*Provided material*
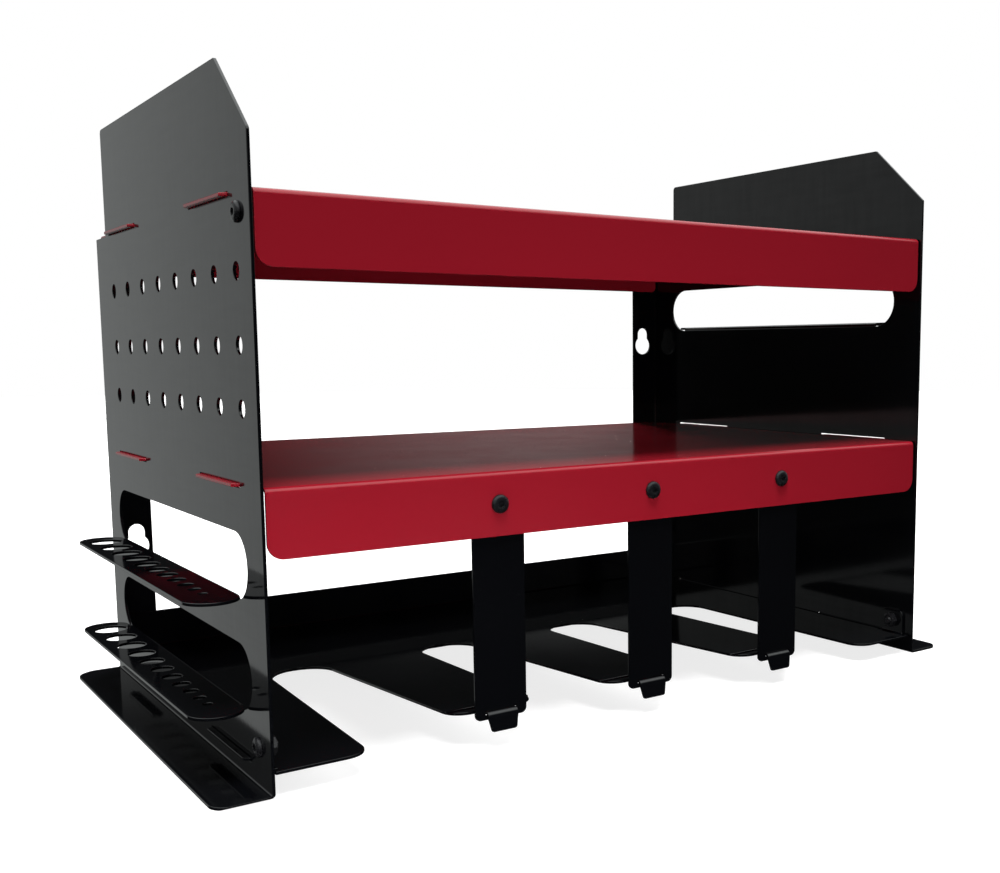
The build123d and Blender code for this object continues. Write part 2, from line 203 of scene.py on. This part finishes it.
class Surface(Shading):
    """Material of the Principled shader, with patterns laid out in the object's own metres."""

    def __init__(self, name):
        super().__init__(bpy.data.materials.new(name))
        self.shader = self.tree.nodes["Principled BSDF"]
        self.place = self.add("ShaderNodeTexCoord").outputs["Object"]

    def feed(self, name, output):
        """Joins an output to one of the shader's sockets."""
        self.join(output, self.shader.inputs[name])

    def keep(self, name, value):
        """Sets a constant on one of the shader's sockets."""
        self.shader.inputs[name].default_value = value

    def noise(self, scale, detail=2.0, roughness=0.5, stretch=None):
        values = {"Scale": scale, "Detail": detail, "Roughness": roughness}
        node = self.add("ShaderNodeTexNoise", values)
        place = self.place
        if stretch:
            mapping = self.add("ShaderNodeMapping", {"Scale": stretch})
            self.join(place, mapping.inputs["Vector"])
            place = mapping.outputs["Vector"]
        self.join(place, node.inputs["Vector"])
        return node.outputs["Fac"]

    def span(self, factor, low, high, start=NOISE_LOW, end=NOISE_HIGH):
        """Spreads a noise over the values from low to high."""
        values = {"From Min": start, "From Max": end, "To Min": low, "To Max": high}
        node = self.add("ShaderNodeMapRange", values)
        self.join(factor, node.inputs["Value"])
        return node.outputs["Result"]

    def mix(self, factor, first, second):
        """Blend of two colours; sockets 6 and 7 of the mix node take colours."""
        node = self.add("ShaderNodeMix", {6: (*first, 1), 7: (*second, 1)}, data_type="RGBA")
        self.join(factor, node.inputs[0])
        return node.outputs[2]

    def bump(self, height, strength, distance):
        node = self.add("ShaderNodeBump", {"Strength": strength, "Distance": distance})
        self.join(height, node.inputs["Height"])
        return node.outputs["Normal"]


def powder_coat(name, shades, rough, streak=0.0):
    """Gloss powder coat: slight cloudiness, orange peel, and a gloss that wanders a little."""
    made = Surface(name)
    clouds = made.noise(COAT_CLOUDS, detail=3, roughness=0.55)
    made.feed("Base Color", made.mix(clouds, *shades))
    patches = made.noise(COAT_PATCHES, detail=4, roughness=0.6)
    made.feed("Roughness", made.span(patches, rough * COAT_SMOOTHEST, rough * COAT_ROUGHEST))
    peel = made.noise(COAT_PEEL, roughness=0.45)
    made.feed("Normal", made.bump(peel, PEEL_STRENGTH, PEEL_HEIGHT))
    if streak:
        upright = made.noise(COAT_STREAKS, stretch=(1, 1, STREAK_STRETCH))
        across = made.noise(COAT_STREAKS, stretch=(STREAK_STRETCH, STREAK_STRETCH, 1))
        both = made.combine("ADD", upright, across)
        fine = made.span(both, 0.5 - streak, 0.5 + streak, STREAK_DULL, STREAK_BRIGHT)
        made.feed("Specular IOR Level", fine)
    return made.owner


def oxide_steel(name, shades, rough, metallic):
    """Black oxide on turned steel, with a fine grain."""
    made = Surface(name)
    clouds = made.noise(OXIDE_CLOUDS, detail=3, roughness=0.6)
    made.feed("Base Color", made.mix(clouds, *shades))
    patches = made.noise(OXIDE_PATCHES, detail=3, roughness=0.6)
    made.feed("Roughness", made.span(patches, rough * OXIDE_SMOOTHEST, rough * OXIDE_ROUGHEST))
    made.keep("Metallic", metallic)
    grain = made.noise(OXIDE_GRAIN)
    made.feed("Normal", made.bump(grain, GRAIN_STRENGTH, GRAIN_HEIGHT))
    return made.owner


def corners(points):
    """Lowest and highest corner of the points' box."""
    low = Vector([min(point[i] for point in points) for i in range(3)])
    high = Vector([max(point[i] for point in points) for i in range(3)])
    return low, high


def stand_in(mesh, piece, node, material, crease):
    """Piece that rides on the part and stands in for one CAD node."""
    mesh.materials.clear()
    mesh.materials.append(material)
    mesh.shade_smooth()
    mesh.set_sharp_from_angle(angle=crease)
    shown = link(piece, mesh)
    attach(shown, "root")
    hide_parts(node)
    return shown


def raise_slots(work):
    """Raises the upper edges of the middle shelf's slots, so light falls in above the tabs."""
    for vertex in work.verts:
        if abs(vertex.co.z - MIDDLE_SLOT_TOP) < LEVEL_SLACK:
            vertex.co.z += SLOT_LIFT


def dress_sheet(node, piece, material, reshape=None):
    """Copy of a CAD node with its cut edges rounded, kept inside the node's box."""
    mesh = nodes[node].data.copy()
    mesh.name = piece
    low, high = corners([vertex.co for vertex in mesh.vertices])
    work = bmesh.new()
    work.from_mesh(mesh)
    bmesh.ops.remove_doubles(work, verts=work.verts, dist=WELD)
    bmesh.ops.dissolve_limit(
        work, angle_limit=FLAT, verts=work.verts, edges=work.edges, use_dissolve_boundaries=False,
    )
    if reshape:
        reshape(work)
    cut = [
        edge for edge in work.edges
        if len(edge.link_faces) == 2 and edge.calc_face_angle(0) > CUT_EDGE
    ]
    bmesh.ops.bevel(
        work, geom=cut, offset=EDGE_ROUND, offset_type="OFFSET", segments=2, profile=0.5,
        affect="EDGES", clamp_overlap=False, material=-1, loop_slide=True, miter_outer="SHARP",
    )
    bmesh.ops.remove_doubles(work, verts=work.verts, dist=FINE_WELD)
    bmesh.ops.recalc_face_normals(work, faces=work.faces)
    for vertex in work.verts:
        vertex.co = [min(max(value, low[i]), high[i]) for i, value in enumerate(vertex.co)]
    work.to_mesh(mesh)
    work.free()
    shown = stand_in(mesh, piece, node, material, SHEET_CREASE)
    weigh = shown.modifiers.new("face_weighted", "WEIGHTED_NORMAL")
    weigh.keep_sharp = True
    weigh.weight = 100


def lathe(piece, rings, seat, axis, bored):
    """Closed surface through rings of points (x, y, height) about the axis at the seat."""
    turn = Vector((0, 0, 1)).rotation_difference(axis).to_matrix()
    points = [seat + turn @ Vector(point) for circle in rings for point in circle]
    faces = []
    for row in range(len(rings) if bored else len(rings) - 1):
        after = (row + 1) % len(rings)
        for column in range(STEPS):
            beside = (column + 1) % STEPS
            faces.append((
                row * STEPS + column, row * STEPS + beside,
                after * STEPS + beside, after * STEPS + column,
            ))
    mesh = bpy.data.meshes.new(piece)
    mesh.from_pydata(points, [], faces)
    work = bmesh.new()
    work.from_mesh(mesh)
    bmesh.ops.remove_doubles(work, verts=work.verts, dist=TURNED_WELD)
    bmesh.ops.recalc_face_normals(work, faces=work.faces)
    work.to_mesh(mesh)
    work.free()
    return mesh


def ring(radius, height, groove=0.0):
    """Ring of points; with a groove, the radius follows a thread of that depth."""
    made = []
    for step in range(STEPS):
        angle = TURN * step / STEPS
        phase = (height / PITCH - step / STEPS) % 1.0
        reach = radius - groove * abs(2 * phase - 1)
        made.append((reach * math.cos(angle), reach * math.sin(angle), height))
    return made


def hexagon(flats, height, chamfer_radius=0.0, rise=0.0):
    """Hexagonal ring; with a rise, its corners past the radius leave its plane on a cone."""
    made = []
    for step in range(STEPS):
        angle = TURN * step / STEPS
        from_flat = (angle + TURN / 12) % (TURN / 6) - TURN / 12
        reach = flats / 2 / math.cos(from_flat)
        lift = rise * max(reach - chamfer_radius, 0)
        made.append((reach * math.cos(angle), reach * math.sin(angle), height + lift))
    return made


def seat_of(node, outward, depth):
    """Point on a CAD fastener's axis, at a depth below its outward end."""
    plain = nodes[node]
    low, high = corners([plain.matrix_world @ vertex.co for vertex in plain.data.vertices])
    point = (low + high) / 2
    for i, way in enumerate(outward):
        if way:
            point[i] = (high[i] if way > 0 else low[i]) - way * depth
    return point


def button_screw(piece, node, outward):
    """Domed head with a hexagon socket on a threaded shank."""
    rings = [
        ring(0, HEAD_HEIGHT - SOCKET_POINT),
        hexagon(SOCKET_FLATS, HEAD_HEIGHT - SOCKET_DEPTH),
        hexagon(SOCKET_FLATS, HEAD_HEIGHT - SOCKET_CHAMFER),
        ring(SOCKET_MOUTH, HEAD_HEIGHT),
        ring(HEAD_FLAT, HEAD_HEIGHT),
    ]
    for number in range(1, DOME_RINGS + 1):
        angle = TURN / 4 * number / DOME_RINGS
        rings.append(ring(
            HEAD_FLAT + (HEAD_RADIUS - HEAD_FLAT) * math.sin(angle),
            HEAD_RIM + (HEAD_HEIGHT - HEAD_RIM) * math.cos(angle),
        ))
    rings.append(ring(HEAD_RADIUS, UNDER_CHAMFER))
    rings.append(ring(HEAD_RADIUS - UNDER_CHAMFER, 0))
    rings.append(ring(SCREW_RADIUS, 0))
    for number in range(1, SCREW_RINGS):
        depth = THREAD_GAP + (SCREW_LENGTH - 2 * THREAD_GAP) * number / SCREW_RINGS
        fade = min(1.0, (SCREW_LENGTH - depth) / THREAD_FADE)
        radius = SCREW_RADIUS * (TIP_SHARE + (1 - TIP_SHARE) * fade)
        rings.append(ring(radius, -depth, SCREW_GROOVE * fade))
    rings.append(ring(TIP_RADIUS, -SCREW_LENGTH))
    rings.append(ring(0, -SCREW_LENGTH))
    mesh = lathe(piece, rings, seat_of(node, outward, CAD_HEAD_HEIGHT), outward, False)
    stand_in(mesh, piece, node, black_steel, TURNED_CREASE)


def hexagon_nut(piece, node, outward):
    """Hexagon nut with chamfered corners and a threaded bore, seated on its outward face."""
    rings = [
        ring(NUT_BORE + NUT_MOUTH, 0),
        ring(NUT_FACE, 0),
        hexagon(NUT_FLATS, 0, NUT_FACE, NUT_SLOPE),
        hexagon(NUT_FLATS, NUT_HEIGHT, NUT_FACE, -NUT_SLOPE),
        ring(NUT_FACE, NUT_HEIGHT),
        ring(NUT_BORE + NUT_MOUTH, NUT_HEIGHT),
    ]
    for number in range(NUT_RINGS + 1):
        level = NUT_HEIGHT - NUT_MOUTH - (NUT_HEIGHT - 2 * NUT_MOUTH) * number / NUT_RINGS
        rings.append(ring(NUT_BORE + NUT_GROOVE, level, NUT_GROOVE))
    mesh = lathe(piece, rings, seat_of(node, outward, 0), -outward, True)
    stand_in(mesh, piece, node, black_steel, TURNED_CREASE)


def dress_fasteners():
    """Detailed screws and nuts on the seats of the plain ones."""
    front = Vector((0, -1, 0))
    seats = [("lip", "strap", place, front) for place in ("left", "center", "right")]
    for holder in ("shelf", "tray"):
        for place, side in (("left", -1), ("right", 1)):
            seats.append((f"side_{holder}", holder, place, Vector((side, 0, 0))))
    for shown, plain, place, outward in seats:
        button_screw(f"{shown}_screw_{place}", f"{plain}_screw_{place}", outward)
        hexagon_nut(f"{shown}_nut_{place}", f"{plain}_nut_{place}", outward)


def glow_material(name, color, strength):
    """Surface of even brightness."""
    made = Shading(bpy.data.materials.new(name))
    made.tree.nodes.clear()
    glow = made.add("ShaderNodeEmission", {"Color": (*color, 1), "Strength": strength})
    out = made.add("ShaderNodeOutputMaterial")
    made.join(glow.outputs[0], out.inputs["Surface"])
    return made.owner


def make_floor():
    """Pale floor that takes light and shadow, but casts no light or reflection on the rack."""
    half = FLOOR_HALF
    outline = [(-half, -half, 0), (half, -half, 0), (half, half, 0), (-half, half, 0)]
    mesh = bpy.data.meshes.new("floor")
    mesh.from_pydata(outline, [], [(0, 1, 2, 3)])
    made = Surface("pale_floor")
    made.feed("Base Color", made.mix(made.noise(FLOOR_CLOUDS), *FLOOR_GREY))
    made.keep("Roughness", FLOOR_ROUGH)
    made.keep("Emission Color", (*WHITE, 1))
    made.keep("Emission Strength", FLOOR_GLOW)
    mesh.materials.append(made.owner)
    floor = link("floor", mesh)
    floor.visible_glossy = False
    floor.visible_diffuse = False
    return floor


def make_dome():
    """White backdrop all round, which only the camera sees."""
    mesh = bpy.data.meshes.new("dome")
    work = bmesh.new()
    bmesh.ops.create_uvsphere(work, u_segments=64, v_segments=32, radius=DOME_RADIUS)
    work.to_mesh(mesh)
    work.free()
    mesh.materials.append(glow_material("pale_dome", WHITE, DOME_GLOW))
    dome = link("dome", mesh)
    dome.visible_glossy = False
    dome.visible_diffuse = False
    dome.visible_shadow = False
    dome.visible_transmission = False
    return dome


def make_world():
    """Dark studio with soft light areas, which only the gloss of the paint mirrors."""
    world = bpy.data.worlds.new("studio")
    bpy.context.scene.world = world
    made = Shading(world)
    world.cycles_visibility.diffuse = False
    place = made.add("ShaderNodeTexCoord").outputs["Generated"]

    def fade(direction, start, end, strength):
        """Grows to the strength as the view's share along the direction goes from start to end."""
        share = made.add("ShaderNodeVectorMath", {1: direction}, operation="DOT_PRODUCT")
        made.join(place, share.inputs[0])
        values = {"From Min": start, "From Max": end, "To Max": strength}
        node = made.add("ShaderNodeMapRange", values, interpolation_type="SMOOTHSTEP")
        made.join(share.outputs["Value"], node.inputs["Value"])
        return node.outputs["Result"]

    def light_area(strength, first, *others):
        """Brightness that is full where the view is past the limits along every direction."""
        area = fade(*first, strength)
        for limits in others:
            area = made.combine("MULTIPLY", area, fade(*limits, 1.0))
        return area

    glow = made.combine("ADD", light_area(*CEILING), ROOM_GLOW)
    for area in (LIGHT_WALL, UPPER_LEFT, LOW_BEHIND, RIGHT_WALL):
        glow = made.combine("MAXIMUM", glow, light_area(*area))
    back = made.tree.nodes["Background"]
    made.join(glow, back.inputs["Strength"])
    back.inputs["Color"].default_value = STUDIO_COLOR


def aim(light, direction):
    """Turns a light so that it shines along the direction."""
    light.rotation_mode = "QUATERNION"
    light.rotation_quaternion = direction.to_track_quat("-Z", "Y")


def sun_light(name):
    data = bpy.data.lights.new(name, "SUN")
    data.energy = SUN_STRENGTH
    data.angle = SUN_SPREAD
    light = link(name, data)
    aim(light, -SUN_SOURCE)
    light.visible_glossy = False


def area_light(name, place, target, size, power):
    data = bpy.data.lights.new(name, "AREA")
    data.shape = "RECTANGLE"
    data.size, data.size_y = size
    data.energy = power
    light = link(name, data)
    light.location = place
    aim(light, Vector(target) - Vector(place))
    light.visible_camera = False
    light.visible_glossy = name == MIRRORED_LIGHT


make_camera()

black = powder_coat("black_powder", BLACK, rough=0.08, streak=0.06)
red = powder_coat("red_powder", RED, rough=0.15)
black_steel = oxide_steel("black_screw_steel", OXIDE, rough=0.24, metallic=0.3)

dress_sheet("side_panel_left", "left_panel", black)
dress_sheet("side_panel_right", "right_panel", black, raise_slots)
dress_sheet("top_shelf", "upper_shelf", red)
dress_sheet("middle_shelf", "lower_shelf", red)
dress_sheet("drill_tray", "tray", black)
for place in ("left", "center", "right"):
    dress_sheet(f"strap_{place}", f"hanger_{place}", black)
dress_fasteners()

make_floor()
make_dome()
make_world()
sun_light("top")
for light in AREA_LIGHTS:
    area_light(*light)
bpy.context.scene.view_settings.view_transform = "Standard"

*Task prompt*
Using the listing above, pick out each line that contains the word "scene", then copy it.

*Exercise solution*
The build123d and Blender code for this object continues. Write part 2, from line 203 of scene.py on. This part finishes it.
    bpy.context.scene.world = world
bpy.context.scene.view_settings.view_transform = "Standard"